Indian Butter Chicken

  • Servings: 4
  • Difficulty: easy
  • Print


  • 2 pounds boneless, skinless chicken thighs, trimmed
  • ½ cup plain Greek yogurt
  • 2 tsp. table salt, divided
  • 4 Tbsp. unsalted butter, cut into 4 pieces and chilled, divided
  • 1 onion, chopped fine
  • 5 garlic cloves, minced
  • 4 tsp. grated fresh ginger
  • 1 serrano chile, stemmed, seeded, and minced
  • 1 Tbsp. garam masala
  • 1 tsp. ground coriander
  • ½ tsp. ground cumin
  • ½ tsp. pepper
  • 1 ½ cups water
  • ½ cup tomato paste
  • 1 Tbsp. sugar
  • 1 cup heavy cream
  • 3 Tbsp. chopped fresh cilantro, divided


  1. Melt 2 tablespoons butter in large saucepan over medium heat. Add onion, garlic, ginger, and serrano and cook, stirring frequently, until mixture is softened and onion begins to brown, 8 to 10 minutes.
  2. Add garam masala, coriander, cumin, and pepper and cook, stirring frequently, until fragrant, about 3 minutes.
  3. Add water and tomato paste and whisk until no lumps of tomato paste remain.
  4. Add sugar and 1 teaspoon salt and bring to boil. Off heat, stir in cream.
  5. Using immersion blender or blender, process until smooth, 30 to 60 seconds.
  6. Return sauce to simmer over medium heat and whisk in remaining 2 tablespoons butter. Remove saucepan from heat and cover to keep warm. (Sauce can be refrigerated for up to 4 days; gently reheat sauce before adding hot chicken.)
  7. Adjust oven rack 6 inches from broiler element and heat broiler.

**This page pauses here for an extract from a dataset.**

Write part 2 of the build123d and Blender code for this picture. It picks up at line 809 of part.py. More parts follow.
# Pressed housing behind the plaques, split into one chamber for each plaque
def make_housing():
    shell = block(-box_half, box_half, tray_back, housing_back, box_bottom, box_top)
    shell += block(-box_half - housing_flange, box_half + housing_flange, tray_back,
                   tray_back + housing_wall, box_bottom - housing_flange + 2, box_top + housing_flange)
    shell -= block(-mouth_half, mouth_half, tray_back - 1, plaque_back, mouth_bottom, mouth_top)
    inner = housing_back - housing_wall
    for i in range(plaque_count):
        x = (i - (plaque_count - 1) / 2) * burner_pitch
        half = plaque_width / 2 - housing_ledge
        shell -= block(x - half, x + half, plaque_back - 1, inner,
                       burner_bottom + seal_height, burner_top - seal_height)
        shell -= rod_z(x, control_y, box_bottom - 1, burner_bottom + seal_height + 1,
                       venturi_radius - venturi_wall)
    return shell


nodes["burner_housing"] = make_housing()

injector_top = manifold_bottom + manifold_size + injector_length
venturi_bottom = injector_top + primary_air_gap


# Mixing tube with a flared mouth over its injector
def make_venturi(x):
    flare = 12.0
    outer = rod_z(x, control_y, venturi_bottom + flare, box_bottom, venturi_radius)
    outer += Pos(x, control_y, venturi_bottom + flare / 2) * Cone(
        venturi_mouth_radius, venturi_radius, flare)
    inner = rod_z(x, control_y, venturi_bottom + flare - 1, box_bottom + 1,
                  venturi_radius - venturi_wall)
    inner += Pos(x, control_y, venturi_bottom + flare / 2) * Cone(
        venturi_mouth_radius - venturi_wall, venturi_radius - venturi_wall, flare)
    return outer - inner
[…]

  8. Combine chicken, yogurt, and remaining 1 teaspoon salt in bowl and toss well to coat. Using tongs, transfer chicken to wire rack set in aluminum foil—lined rimmed baking sheet.

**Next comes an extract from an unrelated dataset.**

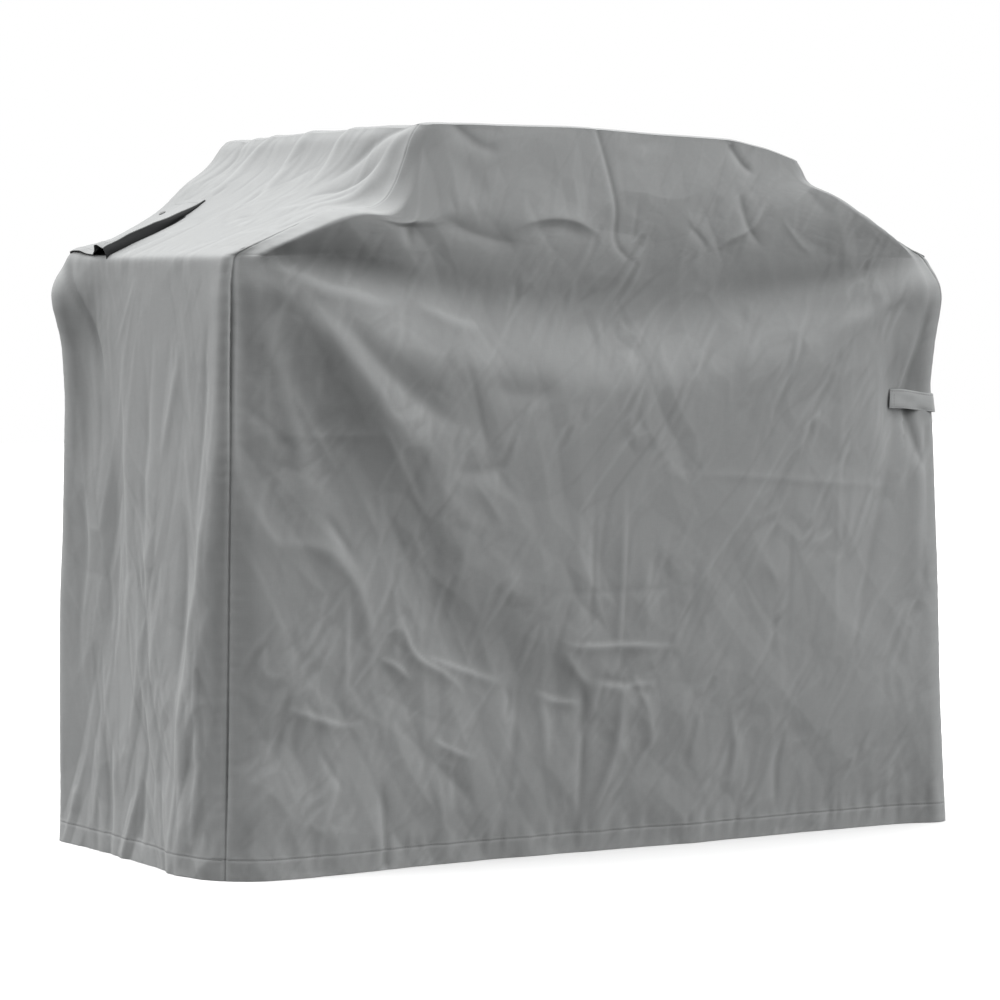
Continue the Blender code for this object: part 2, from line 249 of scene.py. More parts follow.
def route(points, steps=6):
    """A smooth line through the points."""
    p = np.array(points, float)
    if len(p) < 3:
        return p
    p = np.vstack([2 * p[0] - p[1], p, 2 * p[-1] - p[-2]])
    out = []
    for a, b, c, d in zip(p, p[1:], p[2:], p[3:]):
        for t in np.arange(steps) / steps:
            out.append(
                0.5 * (2 * b + (c - a) * t + (2 * a - 5 * b + 4 * c - d) * t**2
                       + (3 * b - a - 3 * c + d) * t**3)
            )
    return np.array([*out, p[-2]])


def fold(points, height, width, other, tip=0.005, ends=(0.0, 0.0)):
    """A ridge, or a valley if height is below 0. width is its reach on the left of its line and
    other on the right; tip rounds its crest; ends is the share of its height left at each end."""
    return route(points), height, width, other, tip, ends


FOLD_REACH, FOLD_POWER, FOLD_FADE = 3.2, 1.35, 0.4


def nearest(line, p, q):
    """Each point's distance to a line, 1 on the line's left or -1 on its right, and its share along."""
    best, side, along = np.full(p.shape, 1e9), np.ones(p.shape), np.zeros(p.shape)
    done = 0.0
    for (ax, ay), (bx, by) in zip(line, line[1:]):
        dx, dy = bx - ax, by - ay
        length = math.hypot(dx, dy)
        t = np.clip(((p - ax) * dx + (q - ay) * dy) / length**2, 0, 1)
        d = np.hypot(p - ax - t * dx, q - ay - t * dy)
        closer = d < best
        best = np.where(closer, d, best)
        side = np.where(closer, np.sign(dx * (q - ay) - dy * (p - ax)), side)
        along = np.where(closer, done + t * length, along)
        done += length
    return best, side, along / done


def add_fold(h, p, q, one):
    """Adds a fold to the heights h of the points at (p, q)."""
    line, height, left, right, tip, ends = one
    reach = FOLD_REACH * max(left, right)
    low, high = line.min(axis=0) - reach, line.max(axis=0) + reach
    near = (p > low[0]) & (p < high[0]) & (q > low[1]) & (q < high[1])
    if not near.any():
        return
    best, side, along = nearest(line, p[near], q[near])
    spread = np.where(side >= 0, left, right)
    shape = np.exp(-(((np.sqrt(best**2 + tip**2) - tip) / spread) ** FOLD_POWER))
    share = np.minimum(
        ends[0] + (1 - ends[0]) * smooth(along / FOLD_FADE),
        ends[1] + (1 - ends[1]) * smooth((1 - along) / FOLD_FADE),
    )
    h[near] += height * shape * share


def distance_past(line, p, q):
    """How far each point is from a line, above 0 on its left."""
    best, side, _ = nearest(line, p, q)
    return best * side


# The front's line at mid-width: how far it stands from the middle of the cover, by height.
FRONT_LINE = ((0, 0.270), (0.05, 0.277), (0.10, 0.284), (0.15, 0.2905), (0.20, 0.296), (0.25, 0.301),
              (0.30, 0.305), (0.40, 0.312), (0.50, 0.319), (0.60, 0.3275), (0.66, 0.3325), (0.70, 0.3350),
              (0.72, 0.3320), (0.74, 0.3260), (0.765, 0.3165), (0.79, 0.3100), (0.81, 0.3090),
              (0.83, 0.3115), (0.85, 0.3170), (0.87, 0.3225), (0.89, 0.3265), (0.91, 0.3292),
              (0.93, 0.3306), (0.95, 0.3304), (0.98, 0.3282), (1.02, 0.3238), (1.05, 0.3199),
              (1.07, 0.3172), (1.09, 0.3145))
RECESS_RISE = (0.075, 0.085)  # how fast the recess rises towards the left and the right corner
LEDGE_RISE = 0.22  # and how much faster the belly's ledge does
# The share of the slack that is left, by the distance from mid-width.
ACROSS = ((0, 1), (0.16, 0.995), (0.26, 0.965), (0.34, 0.895), (0.42, 0.76), (0.50, 0.54), (0.56, 0.31),
          (0.60, 0.12), (0.63, 0.0), (0.7, 0.0))
# The same share at the height of the shelf, from left to right.
SHELF_FULL = ((-0.66, 0), (-0.63, 0.0), (-0.60, 0.15), (-0.55, 0.52), (-0.50, 0.74), (-0.45, 0.86),
              (-0.40, 0.93), (-0.30, 0.98), (-0.20, 1.0), (0.30, 1.0), (0.40, 0.96), (0.45, 0.90),
              (0.50, 0.79), (0.54, 0.60), (0.58, 0.32), (0.62, 0.03), (0.66, 0.0))
# How far the hem stands out further, from left to right.
HEM_OUT = ((-0.66, 0.0), (-0.633, 0.0), (-0.589, 0.004), (-0.547, 0.014), (-0.479, 0.010), (-0.353, -0.007),
           (-0.174, -0.017), (0, -0.010), (0.178, -0.003), (0.375, -0.013), (0.572, -0.014), (0.66, 0.0))
# The left end of the belly: below this line the cloth drops back towards the corner.
BELLY_END = ((-0.70, 1.06), (-0.60, 0.885), (-0.55, 0.79), (-0.505, 0.715), (-0.46, 0.655), (-0.415, 0.60),
             (-0.37, 0.53), (-0.30, 0.45), (-0.235, 0.375), (-0.17, 0.315), (-0.09, 0.25), (0.06, 0.14),
             (0.30, -0.10))
BELLY_DROP = 0.15  # the width of that drop
BELLY_LEFT = 0.52  # the share of the belly left beyond it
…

  9. Broil until chicken is evenly charred on both sides and registers 175 degrees, 16 to 20 minutes, flipping chicken halfway through broiling.
  10. Let chicken rest for 5 minutes. While chicken rests, warm sauce over medium-low heat. Cut chicken into ¾-inch chunks and stir into sauce. Stir in 2 tablespoons cilantro and season with salt to taste.
  11. Transfer to serving dish, sprinkle with remaining 1 tablespoon cilantro, and serve.